1. A combination drive unit comprising:

an internal combustion engine comprising a housing and a crankshaft supported for rotation in the housing;

an electric machine comprising a stator and a rotor which is mounted radially with respect to the stator, the rotor being supported for rotation on a stationary component;

a coupling for connecting the rotor shaft to the crankshaft at least indirectly and at least temporarily;

first compensating means for compensating for an offset between the crankshaft and the rotor shaft; and

second compensating means for compensating for an offset between the crankshaft and the rotor shaft.

2. The combination drive unit of claim 1 wherein the rotor is supported on the housing of the internal combustion engine.

3. The combination drive unit of claim 1 wherein the first compensating means is on the internal combustion engine side of the coupling, and the second compensating means is on the electric machine side of the coupling.

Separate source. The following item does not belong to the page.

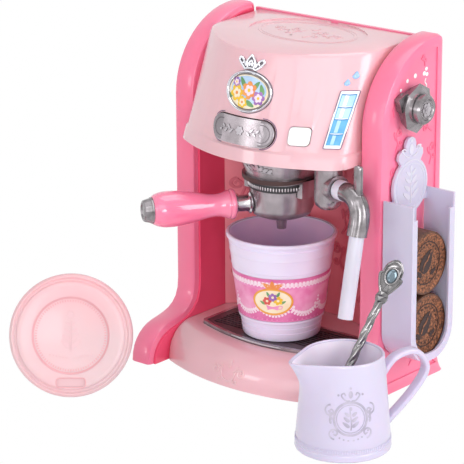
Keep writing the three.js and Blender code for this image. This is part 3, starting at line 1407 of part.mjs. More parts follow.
function pitcherPoint(z, angle, inset) {
  const taper = mix(pitcherBaseRadius, pitcherMouthRadius, z / pitcherHeight) - inset;
  const gap = Math.atan2(Math.sin(angle - spoutTurn), Math.cos(angle - spoutTurn));
  const rise = Math.max(0, (z / pitcherHeight - spoutStartShare) / (1 - spoutStartShare));
  const pull = spoutReach * rise ** spoutCurveShare * Math.exp(-((gap / spoutSpreadShare) ** 2));
  const radius = taper + pull;
  return pointAt(radius * Math.cos(angle), radius * Math.sin(angle), z);
}

function pitcherBody(inset, fromZ, toZ, roundness) {
  const sides = 40;
  const levelShares = [0, 0.3, 0.5, 0.62, 0.74, 0.84, 0.92, 1];
  const angles = Array.from({ length: sides }, (unused, i) => spoutTurn + (i / sides) * 2 * Math.PI);
  const rings = [angles.map((angle) => pitcherPoint(0, angle, inset + roundness).setZ(fromZ))];
  for (const share of levelShares) {
    const z = mix(fromZ + roundness, toZ, share);
    rings.push(angles.map((angle) => pitcherPoint(z, angle, inset)));
  }
  return solidOf(lofted(rings));
}

// Middle points of the handle: shares of its reach, and of its height from its lower root
const handlePathShares = [[0.32, 1], [0.76, 1.042], [1, 0.76], [0.72, 0.42]];

function buildPitcher() {
  const group = new THREE.Group();
  group.position.set(pitcherX, pitcherY, fitGap / 2);
  machine.add(group);
  const outer = pitcherBody(0, 0, pitcherHeight, pitcherBaseRound / 2);
  const inner = pitcherBody(pitcherWall, pitcherWall, pitcherHeight + overrun, pitcherBaseRound / 2);
  const handleTurn = spoutTurn + Math.PI;
  const wallX = (z) => mix(pitcherBaseRadius, pitcherMouthRadius, z / pitcherHeight) - pitcherWall / 2;
  const farX = pitcherMouthRadius + pitcherHandleReach;
  const [low, high, startX] = [pitcherHandleBottom, pitcherHandleTop, wallX(pitcherHandleTop)];
  const onPath = ([out, up]) => pointAt(mix(startX, farX, out), 0, mix(low, high, up));
  const rootZ = high - 6 * pitcherWall;
  const path = new THREE.CatmullRomCurve3([
    pointAt(wallX(rootZ), 0, rootZ), ...handlePathShares.map(onPath), pointAt(wallX(low), 0, low),
  ], false, "centripetal");
  const strap = strapAlong(path, pitcherHandleThickness, pitcherHandleWidth, 18);
  const handle = solidOf(strap).rotate([0, 0, THREE.MathUtils.radToDeg(handleTurn)]);
  addPiece("pitcher", outer.add(handle).subtract(inner), lilac, group);
}

// Strap of rounded section whose width stays square to the plane of its path
const strapSquareShare = 0.6;

function strapAlong(path, thickness, width, steps) {
  const rings = [];
  const sides = 8;
  for (let i = 0; i <= steps; i += 1) {
    const centre = path.getPoint(i / steps);
    const across = pointAt(0, 1, 0);
    const up = path.getTangent(i / steps).cross(across).normalize();
    rings.push(Array.from({ length: sides }, (unused, k) => {
      const angle = ((k + 0.5) / sides) * 2 * Math.PI;
      const [c, s] = [Math.cos(angle), Math.sin(angle)];
      const squared = (value) => Math.sign(value) * Math.abs(value) ** strapSquareShare;
      return centre.clone()
        .addScaledVector(across, squared(c) * width / 2)
        .addScaledVector(up, squared(s) * thickness / 2);
    }));
  }
  return tubeOfRings(rings);
}

// Spoon's end plate: a neck that widens to two shoulders, and a round leaf over them
const finialShares = [
  [0.2, 0],
  [0.62, 0.22],
  [1, 0.5],
  [0.94, 0.6],
  [0.74, 0.6],
  [0.84, 0.82, 0.46, 0.96, 0, 1],
];

function finialOutline(inset) {
  return symmetricalOutline(finialShares, spoonFinialHalfWidth - inset, inset, spoonFinialLength - inset);
}

const scoopShare = 0.86;
const shaftStartShare = 0.8;
const bowlRimShare = 0.7;
const plateDepthShare = 0.8;
const ball = (sizeX, sizeY, sizeZ) => new THREE.SphereGeometry(1, 16, 10).scale(sizeX, sizeY, sizeZ);

function spoonShaft(startZ, endZ) {
  const steps = 40;
  const sides = 4;
  const turns = 2;
  const rings = [];
  for (let i = 0; i <= steps; i += 1) {
    const z = mix(startZ, endZ, i / steps);
    rings.push(Array.from({ length: sides }, (unused, k) => {
      const angle = (k / sides + (i / steps) * turns) * 2 * Math.PI;
      return pointAt(spoonShaftRadius * Math.cos(angle), spoonShaftRadius * Math.sin(angle), z);
    }));
  }
  return solidOf(lofted(rings));
}

function spoonBowl() {
  const [halfWidth, depth, halfLength] = [spoonBowlHalfWidth, spoonKnotRadius, spoonBowlHalfLength];
  const scoop = ball(halfWidth * scoopShare, depth, halfLength * scoopShare).translate(0, -depth / 2, 0);
  const lid = block(4 * halfWidth, depth, 4 * halfLength, 0, -depth * bowlRimShare, 0);
  return solidOf(ball(halfWidth, depth, halfLength)).subtract(solidOf(scoop)).subtract(solidOf(lid));
}

function buildSpoon() {
  const group = new THREE.Group();
  group.position.set(spoonStartX, spoonStartY, spoonStartZ);
  group.rotation.order = "ZYX";
  group.rotation.z = spoonTurn;
  group.rotation.y = spoonLean;
  machine.add(group);
  const shaftEnd = spoonLength - spoonFinialLength;
  const knot = ball(spoonKnotRadius, spoonKnotRadius, spoonKnotRadius).translate(0, 0, shaftEnd);
  const plateDepth = spoonKnotRadius * plateDepthShare;
  const plate = towardsFront(roundEdged(finialOutline, plateDepth, plateDepth / 4, 5), plateDepth / 2);
  let spoon = spoonShaft(spoonBowlHalfLength * shaftStartShare, shaftEnd).add(spoonBowl());
  for (const piece of [knot, plate.translate(0, 0, shaftEnd)]) spoon = spoon.add(solidOf(piece));
  addPiece("spoon", spoon.rotate([0, 0, spoonRoll]), steel, group);
}

buildFrames();
buildBase();
buildTray();
buildBack();
buildScrews();
buildHood();
buildHoodFront();
buildButton();
buildPower();
buildBrewHead();
buildPortafilter();
buildSteamUnit();
buildDial();
buildPodHolder();
buildCup();
buildLid();
buildPitcher();
buildSpoon();

export default machine;
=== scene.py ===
"""Looks of the toy espresso machine set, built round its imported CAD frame.

Lengths below are millimetres in the part's frame (X right, -Y front, Z up) and are
turned into metres as each mesh is made.
"""

import json
from math import asin, atan2, copysign, cos, exp, hypot, pi, radians, sin

import bmesh
import bpy
from mathutils import Matrix, Vector, noise


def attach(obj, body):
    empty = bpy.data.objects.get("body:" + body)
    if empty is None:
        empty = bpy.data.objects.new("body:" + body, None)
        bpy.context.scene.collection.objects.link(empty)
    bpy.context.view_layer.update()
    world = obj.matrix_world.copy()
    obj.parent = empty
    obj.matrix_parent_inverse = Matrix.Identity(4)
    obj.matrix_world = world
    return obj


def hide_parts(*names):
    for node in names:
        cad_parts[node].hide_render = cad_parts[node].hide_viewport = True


MM = 0.001
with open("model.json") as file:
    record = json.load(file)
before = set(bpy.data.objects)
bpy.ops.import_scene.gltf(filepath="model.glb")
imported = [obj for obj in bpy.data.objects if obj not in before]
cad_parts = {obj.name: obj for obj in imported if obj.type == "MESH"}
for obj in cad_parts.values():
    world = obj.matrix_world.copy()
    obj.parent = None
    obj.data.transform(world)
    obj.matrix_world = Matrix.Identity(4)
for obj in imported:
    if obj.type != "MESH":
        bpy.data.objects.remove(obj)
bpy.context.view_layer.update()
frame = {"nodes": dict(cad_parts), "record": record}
nodes = frame["nodes"]
scene = bpy.context.scene


# Materials

def linear(r, g, b):
    def one(c):
        c /= 255
        return c / 12.92 if c <= 0.04045 else ((c + 0.055) / 1.055) ** 2.4
    return one(r), one(g), one(b)


def fill(tree, node, inputs):
    """Sets inputs of a node from values, or links them to sockets."""
    for name, value in inputs.items():
        if isinstance(value, bpy.types.NodeSocket):
            tree.links.new(value, node.inputs[name])
        else:
            node.inputs[name].default_value = value


def add_node(tree, kind, inputs):
    node = tree.nodes.new("ShaderNode" + kind)
    fill(tree, node, inputs)
    return node


COAT_ROUGHNESS = 0.06
SUBSURFACE_REACH = 2
SHADE_SAMPLES = 6
MOTTLE_STOPS = (0.35, 0.65)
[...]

4. The combination drive unit of claim 1 wherein the first compensating means is a wobble absorbing coupling element.

5. The combination drive unit of claim 1 wherein the rotor is supported for rotation on a bearing carrier by at least one bearing.

6. The combination drive unit of claim 5 wherein the bearing carrier is suspended from the housing in a wobble-absorbing manner.

7. The combination drive unit of claim 5 wherein the bearing carrier is designed to absorb radial waddle of the rotor with respect to the crankshaft.

8. The combination drive unit of claim 5 wherein the second compensating means is located between the bearing carrier and the bearing.

9. The combination drive unit of claim 8 wherein the bearing is supported for radial movement with respect to the bearing carrier.

10. The combination drive unit of claim 1 wherein the coupling is a shiftable clutch.

11. The combination drive unit of claim 1 wherein the stator is fixed to the housing of the engine.